The cost of all of this could run in billions of pounds. Indeed one leaked government report suggests Brexit could cost up to £66 billion a year [Guardian].

Brexit means Brexit

Brexit means Brexit which means economic suicide. Ignore the experts fine. Go the WTO route. But when the UK is floundering in a decade's time after Japanese industry has dwindled, much of London's services industry has relocated, the NHS struggles with staff shortages and the pound is worth less than a euro it will all be too late. It will even too late to rejoin the EU since Britain's financial standing would probably fall below what is required of a new member state. And even if Britain were to meet the criteria to rejoin, many EU states would probably veto the membership bid - and who would blame them.

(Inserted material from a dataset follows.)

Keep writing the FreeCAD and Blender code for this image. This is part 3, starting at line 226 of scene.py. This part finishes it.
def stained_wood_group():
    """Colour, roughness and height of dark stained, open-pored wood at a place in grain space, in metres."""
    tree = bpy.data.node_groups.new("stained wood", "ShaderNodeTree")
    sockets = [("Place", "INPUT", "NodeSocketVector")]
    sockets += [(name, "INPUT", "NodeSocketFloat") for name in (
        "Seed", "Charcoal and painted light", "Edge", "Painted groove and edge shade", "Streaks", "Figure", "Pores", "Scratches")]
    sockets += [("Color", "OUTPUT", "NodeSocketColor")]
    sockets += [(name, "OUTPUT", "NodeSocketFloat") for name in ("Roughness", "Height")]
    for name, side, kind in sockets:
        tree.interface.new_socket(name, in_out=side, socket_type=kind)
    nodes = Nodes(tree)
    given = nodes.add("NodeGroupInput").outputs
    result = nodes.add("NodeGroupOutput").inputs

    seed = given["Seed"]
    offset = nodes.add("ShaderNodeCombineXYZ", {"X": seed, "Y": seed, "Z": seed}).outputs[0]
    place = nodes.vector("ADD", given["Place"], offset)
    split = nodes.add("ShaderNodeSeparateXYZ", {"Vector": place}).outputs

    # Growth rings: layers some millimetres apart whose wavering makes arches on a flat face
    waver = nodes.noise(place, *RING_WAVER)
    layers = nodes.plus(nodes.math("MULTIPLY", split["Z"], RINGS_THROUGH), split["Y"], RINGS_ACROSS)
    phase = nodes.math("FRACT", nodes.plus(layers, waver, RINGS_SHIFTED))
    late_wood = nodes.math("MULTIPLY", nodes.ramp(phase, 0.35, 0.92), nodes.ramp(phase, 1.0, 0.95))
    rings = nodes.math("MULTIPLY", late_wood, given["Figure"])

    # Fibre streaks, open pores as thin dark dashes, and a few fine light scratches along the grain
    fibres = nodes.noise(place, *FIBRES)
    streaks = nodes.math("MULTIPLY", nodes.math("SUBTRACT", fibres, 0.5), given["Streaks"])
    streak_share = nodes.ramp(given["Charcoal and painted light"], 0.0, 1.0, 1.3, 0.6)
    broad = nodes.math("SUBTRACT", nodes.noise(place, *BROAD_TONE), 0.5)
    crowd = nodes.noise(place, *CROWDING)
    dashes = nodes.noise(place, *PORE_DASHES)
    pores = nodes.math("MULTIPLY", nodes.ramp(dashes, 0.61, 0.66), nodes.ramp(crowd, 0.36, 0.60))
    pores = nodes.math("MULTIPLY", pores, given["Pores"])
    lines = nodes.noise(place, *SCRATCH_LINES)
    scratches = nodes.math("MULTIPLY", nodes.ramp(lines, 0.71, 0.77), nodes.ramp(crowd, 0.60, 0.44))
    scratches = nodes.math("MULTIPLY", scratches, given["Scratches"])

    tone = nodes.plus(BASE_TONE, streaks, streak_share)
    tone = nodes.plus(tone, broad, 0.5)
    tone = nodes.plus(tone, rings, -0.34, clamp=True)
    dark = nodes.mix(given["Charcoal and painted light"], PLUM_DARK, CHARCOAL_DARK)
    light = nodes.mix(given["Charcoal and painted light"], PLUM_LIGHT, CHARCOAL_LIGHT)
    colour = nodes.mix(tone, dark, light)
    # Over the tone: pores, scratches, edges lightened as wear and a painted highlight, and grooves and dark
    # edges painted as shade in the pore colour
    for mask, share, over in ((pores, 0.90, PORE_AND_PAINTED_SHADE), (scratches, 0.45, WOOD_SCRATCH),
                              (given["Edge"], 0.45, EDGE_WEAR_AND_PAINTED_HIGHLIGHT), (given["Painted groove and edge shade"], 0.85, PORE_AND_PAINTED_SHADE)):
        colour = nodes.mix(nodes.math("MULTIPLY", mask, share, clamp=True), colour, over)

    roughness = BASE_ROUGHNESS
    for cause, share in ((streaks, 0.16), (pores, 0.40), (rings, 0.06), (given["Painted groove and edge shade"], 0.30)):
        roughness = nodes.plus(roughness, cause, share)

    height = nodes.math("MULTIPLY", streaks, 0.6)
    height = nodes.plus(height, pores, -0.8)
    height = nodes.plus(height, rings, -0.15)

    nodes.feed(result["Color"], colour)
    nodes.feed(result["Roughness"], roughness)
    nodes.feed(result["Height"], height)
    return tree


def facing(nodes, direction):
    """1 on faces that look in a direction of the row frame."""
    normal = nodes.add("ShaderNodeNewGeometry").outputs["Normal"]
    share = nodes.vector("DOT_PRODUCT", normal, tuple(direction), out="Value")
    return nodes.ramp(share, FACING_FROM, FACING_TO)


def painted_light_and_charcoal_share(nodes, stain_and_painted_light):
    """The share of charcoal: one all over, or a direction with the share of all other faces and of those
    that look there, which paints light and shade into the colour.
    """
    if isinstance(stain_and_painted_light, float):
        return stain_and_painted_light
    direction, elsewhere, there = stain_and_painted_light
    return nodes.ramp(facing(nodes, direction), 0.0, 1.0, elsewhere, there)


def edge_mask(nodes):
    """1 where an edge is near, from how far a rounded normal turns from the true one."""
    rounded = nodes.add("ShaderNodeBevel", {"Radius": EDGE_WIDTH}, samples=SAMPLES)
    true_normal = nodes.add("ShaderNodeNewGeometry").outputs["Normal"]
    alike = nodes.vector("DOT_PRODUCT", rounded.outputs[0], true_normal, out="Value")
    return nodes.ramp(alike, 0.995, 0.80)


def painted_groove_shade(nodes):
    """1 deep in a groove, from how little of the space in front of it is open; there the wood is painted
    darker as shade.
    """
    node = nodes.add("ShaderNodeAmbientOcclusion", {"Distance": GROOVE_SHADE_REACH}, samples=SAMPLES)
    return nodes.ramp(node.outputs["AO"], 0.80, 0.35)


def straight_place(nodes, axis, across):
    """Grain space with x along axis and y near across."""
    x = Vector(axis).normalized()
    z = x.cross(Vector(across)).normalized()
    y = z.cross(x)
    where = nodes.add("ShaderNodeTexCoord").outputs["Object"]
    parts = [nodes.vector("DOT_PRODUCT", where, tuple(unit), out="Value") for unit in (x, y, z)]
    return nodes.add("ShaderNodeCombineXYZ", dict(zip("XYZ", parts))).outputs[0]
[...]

Of course, anyone that proclaims that Britain should abandon the folly that is Brexit risks being labelled unpatriotic, undemocratic or worse. Remainers have been labelled Remoaners and this week one Tory MP Christian Holliday suggested an amendment to the Treason Felony Act to include post-Brexit support for EU membership [Guardian]. The suggestion might have been tongue in cheek, but it feeds into the growing abuse Remain voters have been subject to especially in the tabloid press [Daily MailGuardian]. The hate and anger has become violent too. One incident saw one man die after a Remain voter fought with a Leave voter [Daily Mail].

Britain was arguably divided in terms of class and wealth gaps, exacerbated by fears of immigration [Telegraph]. Some have suggested Leave and Remain voters can be differentiated by their brand choice [BBC]. There are also suggestions Leave voters were more likely to be in favour of the death penalty [BBC]. Some differences are far more insulting. But whatever factors came into play the Brexit vote has created further divisions and even split families and friends.

At the end of the day it won't matter which way one voted. Everyone will be suffering the same fate as Britain once again becomes the sick man in Europe. Others have described it rather more colourfully; What Brexit really means is: "We're f***ed."